Le programme de recherche Micropolit porté par l’Université de Pau et des Pays de l’Adour, vise à mieux comprendre la thématique des micropolluants émergents au niveau côtier et littoral. L’équipe cherche à identifier ces molécules et à comprendre leurs effets néfastes sur les écosystèmes et les espèces vivantes. Rencontre avec Mathilde Monperrus, docteur en chimie, coordinatrice du projet.
Pourquoi surveiller les micropolluants dans l’eau ?
La qualité des eaux de baignade n’est vérifiée que sur ses paramètres bactériologiques et tous ces micropolluants « émergents » ne sont pas encore réglementés. Les stations d’épuration ont été conçues pour traiter à la base des bactéries fécales et de la microbiologie, mais pas pour filtrer de la molécule chimique. Il s’agit, avec ce projet, d’analyser, de rechercher les micropolluants émergents de diverses origines (pesticides, pharmaceutiques, produits de soin, écrans solaires, détergents…), de déterminer leur source et ce que l’on appelle leur réactivité, c’est à dire de comprendre comment ces molécules vont se comporter dans un écosystème, comment vont-elles se dégrader, se transformer et de comprendre les effets. L’autre grande question de recherche, c’est l’effet cocktail, c’est à dire l’effet combiné de ces molécules.
Comment s’est organisé ce programme de recherche ?
Un premier projet s’est déroulé de 2016 à 2020, grâce au soutien de la Région Nouvelle-Aquitaine, avec un financement européen dans le cadre du Feder (Fonds européen de développement régional) et de l’Agence Eau Adour Garonne. L’originalité de Micropolit est d’associer des équipes de scientifiques de différentes disciplines – biologistes, chimistes, physiciens, mathématiciens – de la fédération de recherche Mira (Milieux et ressources aquatiques) ainsi que les chercheurs en sciences sociales du laboratoire Tree du CNRS. Au total, 60 chercheurs et 8 labos ont collaborés sur une vision globale de la connaissance des micropolluants dans les zones estuariennes et côtières. Cette première phase a permis un premier inventaire de la contamination du milieu côtier du sud de l’Aquitaine, la compréhension des principales sources de micropolluants (industrielle, agricole et domestique) leur occurrence et leur devenir dans la zone côtière et leurs impacts sur les organismes aquatiques principalement en termes de bioaccumulation et de biodiversité.

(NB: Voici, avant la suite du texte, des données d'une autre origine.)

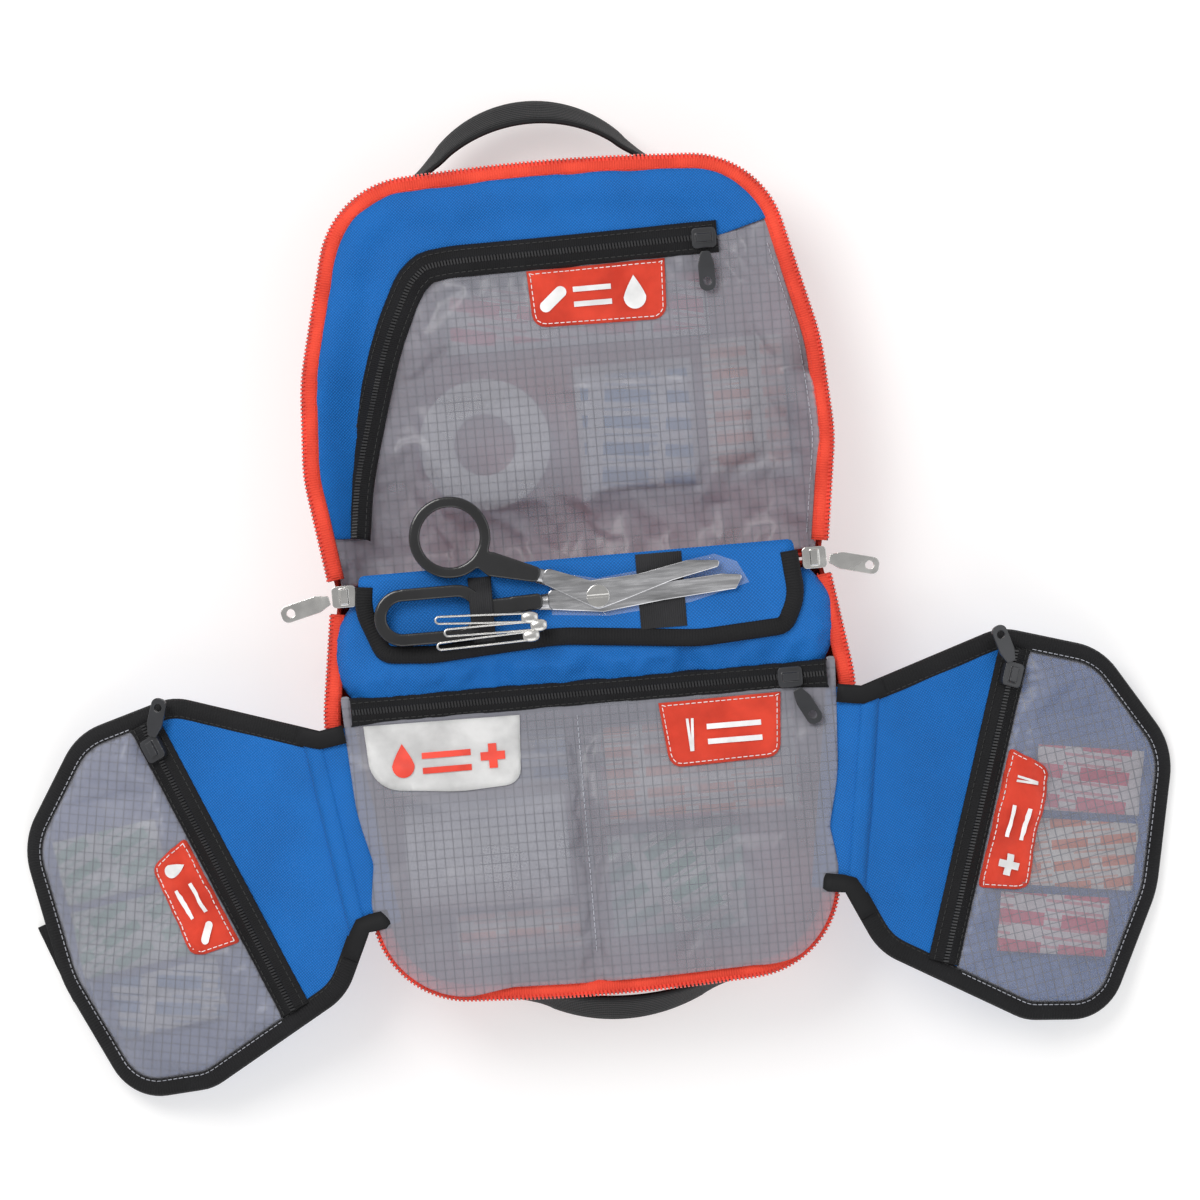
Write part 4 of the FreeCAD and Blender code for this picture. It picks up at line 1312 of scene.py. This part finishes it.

Quelle est la continuité du projet ?
Nous poursuivons nos recherches avec un projet baptisé « MICROPOLIT 2 » grâce au soutien de l’agglomération Pays Basque et de l’UPPA. Les financements étant moindres, nous avons opté pour 3 axes principaux. D’une part, nous avons pu financer une thèse en sociologie qui servira à identifier les leviers d’action pour limiter ces micropolluants dont une grande partie est d’origine domestique (médicament, détergent, produit de soin). Une deuxième action vise à une meilleure identification des sources de ces molécules avec le développement de nouveaux outils pour tracer les empreintes notamment dans les réseaux d’eaux usées. C’est une tâche complexe car il existe beaucoup de molécules différentes dont certaines sont aussi susceptibles de se transformer en d’autres substances. Le troisième axe concerne l’évaluation des impacts physiologiques et écologiques des micropolluants sur les organismes/populations. Nous travaillons notamment sur les poissons migrateurs. Ceux-ci passent par l’estuaire, véritable cocotte-minute des polluants, pour partir se reproduire en eau continentale. Nous avons par exemple découvert qu’un polluant, même à faible dose avait un impact sur certains poissons comme la civelle à migrer.
De quelle manière communiquez-vous ces résultats ?
Nous communiquons beaucoup auprès des scolaires ou avec le grand public lors de « Café des sciences ». Nous sommes souvent confrontés à des questions sur la santé humaine. Bien sûr, on parle du continuum avec les poissons commerciaux, que l’on retrouve dans nos assiettes, mais aussi de notre pouvoir d’agir, notamment pour les éco-anxieux, en changeant nos comportements pour stopper la pollution à la source. Nous répondons aux sollicitations des associations lanceuses d’alerte afin d’apporter des connaissances scientifiques. Nous avons sur le territoire basque un GIS ( Groupement d’Intérêt Scientifique) qui vise à mettre en relation les politiques avec les scientifiques. La qualité des eaux du littoral est au cœur des préoccupations du GIS. Nous avons des discussions par exemple pour trouver des solutions innovantes pour l’amélioration des procédés biologiques existants dans les stations d’épuration.